By Gregory Korte
The Cincinnati Enquirer
Neighborhood development projects in Bond Hill, College Hill, Corryville, Kennedy Heights, Madisonville and Westwood would split $23.7 million in city funding under a 2004 budget proposal by City Manager Valerie Lemmie.
The budget's biggest casualty: the city's $2.1 million curbside recycling program.
"We are keeping the promises we made in our budget of a year ago, which are safe, clean and invested communities," said Mayor Charlie Luken, who will send the budget to City Council today.
Luken said the budget maintains City Council's commitment to hire 75 more police officers by funding the final 15 positions. That brings the police department's complement up to 1,060.
The neighborhood development projects are:
Bond Hill: The city would spend up to $10 million to buy the former Huntington Meadows apartment complex and demolish its 58 buildings, making way for a development of townhomes and single-family houses.
College Hill: Redevelopment of the vacant properties at the corner of Hamilton Avenue and West North Bend Road, plus business expansion and improvement grants of up to $5,000 for as many as 35 businesses. Total: $2.8 million.
Corryville: The University Village project along Martin Luther King Drive would provide commercial and office space, parking, and up to 300 housing units to the Uptown area. The city's contribution: $3.8 million.
Kennedy Heights: Streetscape improvements, the redevelopment of the vacant Furniture Fair building, and a new retail and office building on Montgomery Road would help redevelop the business district. The city would also fix up nearby apartment buildings through the Rental Rehabilitation Program, for a total of $1.8 million.
Madisonville: Construction of a housing and retail development at the corner of Madison Road and Whetsel Avenue, $2.8 million.
Westwood: Additional parking for the Harrison Avenue business district and renovation of nearby apartment buildings, $2.5 million.

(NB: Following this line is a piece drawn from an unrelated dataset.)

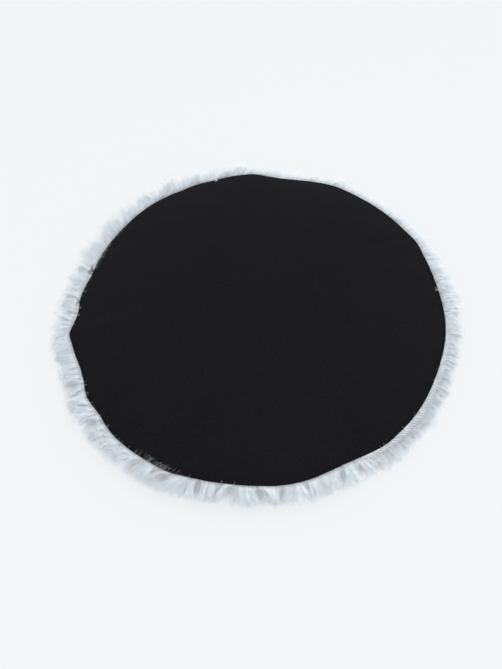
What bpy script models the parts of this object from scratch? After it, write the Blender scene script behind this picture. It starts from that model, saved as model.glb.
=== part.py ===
"""A flat round pet cushion, lying fur side down.

A black woven base panel faces up. A long-pile fur fabric makes the other face: its knitted backing is
sewn to the base panel round the edge, and its pile stands out as a fringe and is pressed flat beneath.
Loose fibre fills the space between the two cloths. Units are metres, +Z is up, and the floor is z = 0.
"""

from math import cos, exp, pi, radians, sin

import bmesh
import bpy

# Plan. Bearings are in degrees, anticlockwise from +X as seen from above.
SEAM_RADIUS = 0.2235  # mean radius of the sewn edge
OVAL = 0.0047  # how far the plan is drawn out along OVAL_BEARING and pulled in across it
OVAL_BEARING = 44
# The edge is not a true round: bearing, outward bulge and half width of the bulge in degrees.
EDGE_BULGES = (
    (12, -0.0020, 11),
    (80, -0.0045, 10),
    (98, 0.0035, 9),
    (128, 0.0040, 14),
    (166, -0.0030, 12),
    (203, -0.0040, 9),
    (229, 0.0025, 13),
    (262, -0.0020, 12),
    (294, -0.0028, 9),
    (320, 0.0035, 16),
)
SIDES = 60  # facets round every turned piece
RINGS = 8  # rings from the axis to the edge of every cloth face

# Heights
SEAM_HEIGHT = 0.026  # the sewn edge above the floor
CROWN = 0.024  # how far the base panel swells above the seam
SAG = 0.014  # how far the backing bulges below the seam; the pile under it is pressed to the rest

# Cloth, thread and the clearance between pieces that touch
PANEL_THICKNESS = 0.0008
BACKING_THICKNESS = 0.0012
SEAM_ALLOWANCE = 0.010
GAP = 0.0003
THREAD_RADIUS = 0.0003
THREAD_SIDES = 6
STITCH_INSET = 0.0045  # the stitch line, in from the edge
CLOSING_GAP = (144, 168)  # bearings of the ends of the stuffing gap

# Pile
PILE_REACH = 0.0265  # how far the fringe stands out past the seam
NAP_LEAN = 0.007  # more reach on the side that the nap leans to, and less on the other
NAP_BEARING = 190
# The fringe's section: share of the reach, height.
FRINGE = (
    (0.02, SEAM_HEIGHT + 0.0010),
    (0.20, SEAM_HEIGHT + 0.0030),
    (0.55, SEAM_HEIGHT - 0.0020),
    (0.85, SEAM_HEIGHT - 0.0110),
    (1.00, 0.0070),
    (0.97, 0.0020),
    (0.85, 0.0),
)


def edge_radius(bearing):
    """Radius of the sewn edge at a bearing."""
    radius = SEAM_RADIUS + OVAL * cos(radians(2 * (bearing - OVAL_BEARING)))
    for middle, bulge, width in EDGE_BULGES:
        away = (bearing - middle + 180) % 360 - 180
        radius += bulge * exp(-((away / width) ** 2))
    return radius


def pile_reach(bearing):
    """How far the fringe stands out past the sewn edge at a bearing."""
    return PILE_REACH + NAP_LEAN * cos(radians(bearing - NAP_BEARING))


def panel_height(share):
    """Height of the base panel's outer face at a share of the way out to the seam."""
    edge = SEAM_HEIGHT + GAP / 2 + PANEL_THICKNESS
    return edge + CROWN * (1 - share**2.6) ** 0.62


def backing_height(share):
    """Height of the backing's outer face, which lies flat in the middle and turns up to the seam."""
    edge = SEAM_HEIGHT - GAP / 2 - BACKING_THICKNESS
    return edge - SAG * (1 - share**6) ** 0.6


def ring_shares(count=RINGS):
    """Shares of the radius for the first rings from the axis, closer together near the edge."""
    return [sin(pi / 2 * i / RINGS) for i in range(1, count + 1)]


def fold_inset(thickness):
    """How far the inside of a cloth's turned edge lies in from its outside."""
    return 1.5 * thickness


def point_at(bearing, share, out, reach, height):
    """A point at a share of the edge's radius, then further out by out and by a share of the reach."""
    radius = share * edge_radius(bearing) + out + reach * pile_reach(bearing)
    return radius * cos(radians(bearing)), radius * sin(radians(bearing)), height


def make_material(name, colour, roughness):
    material = bpy.data.materials.new(name)
    material.use_nodes = True
    shader = material.node_tree.nodes["Principled BSDF"]
    shader.inputs["Base Color"].default_value = (*colour, 1.0)
    shader.inputs["Roughness"].default_value = roughness
    shader.inputs["Metallic"].default_value = 0.0
    return material


def add_object(name, bm, material):
    bmesh.ops.recalc_face_normals(bm, faces=bm.faces)
    mesh = bpy.data.meshes.new(name)
    bm.to_mesh(mesh)
    bm.free()
    mesh.materials.append(material)
    mesh.shade_smooth()
    mesh.set_sharp_from_angle(angle=radians(40))
    obj = bpy.data.objects.new(name, mesh)
    bpy.context.scene.collection.objects.link(obj)
    return obj


def turned(name, start, rings, end, material):
    """A section turned about the axis. It starts and ends on the axis, at two heights.

    Each of its rings is (share, out, reach, height), as point_at takes them.
    """
    bm = bmesh.new()
    bearings = [360 * i / SIDES for i in range(SIDES)]
    loops = [[bm.verts.new(point_at(b, *ring)) for b in bearings] for ring in rings]
    first = bm.verts.new((0, 0, start))
    last = bm.verts.new((0, 0, end))
    for i in range(SIDES):
        j = (i + 1) % SIDES
        bm.faces.new((first, loops[0][i], loops[0][j]))
        bm.faces.new((last, loops[-1][j], loops[-1][i]))
        for near, far in zip(loops, loops[1:]):
            bm.faces.new((near[i], far[i], far[j], near[j]))
    return add_object(name, bm, material)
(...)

The city works on a $2 billion biennial budget, which City Council passed unanimously a year ago. That means the 2004 budget is an "update," making minor adjustments and providing more specifics.
In 2004, the city plans to spend $15 million more than it will take in, spending down the city's cash reserves to just $3.3 million.
The biggest battle is likely to be over curbside recycling, a service that was scheduled for cuts if the city's revenue picture didn't improve. A $1.9 million property tax cut last month all but sealed the program's fate.
Luken characterized the recycling cuts as a "suspension," and promised the program will return when the economy picks up.
Finance Committee Chairman John Cranley said the budget is still out of whack, supporting a top-heavy city administration. He said restoring the recycling program is his top priority.
"Given the choice of providing a service to citizens or keeping people on the public payroll, we need to take a much more aggressive look at reforming the bureaucracy," he said.
City Council will look at several other options to keep the program alive: Changing the materials the city will recycle could save some money, and switching to biweekly or monthly collection could save 20 to 40 percent.
Like most businesses, health care costs are eating up a bigger share of the budget. For the city, those costs increased 25 percent in 2003 and are expected to climb another 12 percent next year.
The mayor said city employees would be asked to contribute a bigger share of their pension and health care costs in the coming years - about 50 percent more to the pension fund and twice their current health care premiums.
The Finance Committee will hold a public hearing on the budget 7 p.m. Dec. 8 at the Madisonville Community Center, 5320 Stewart Road.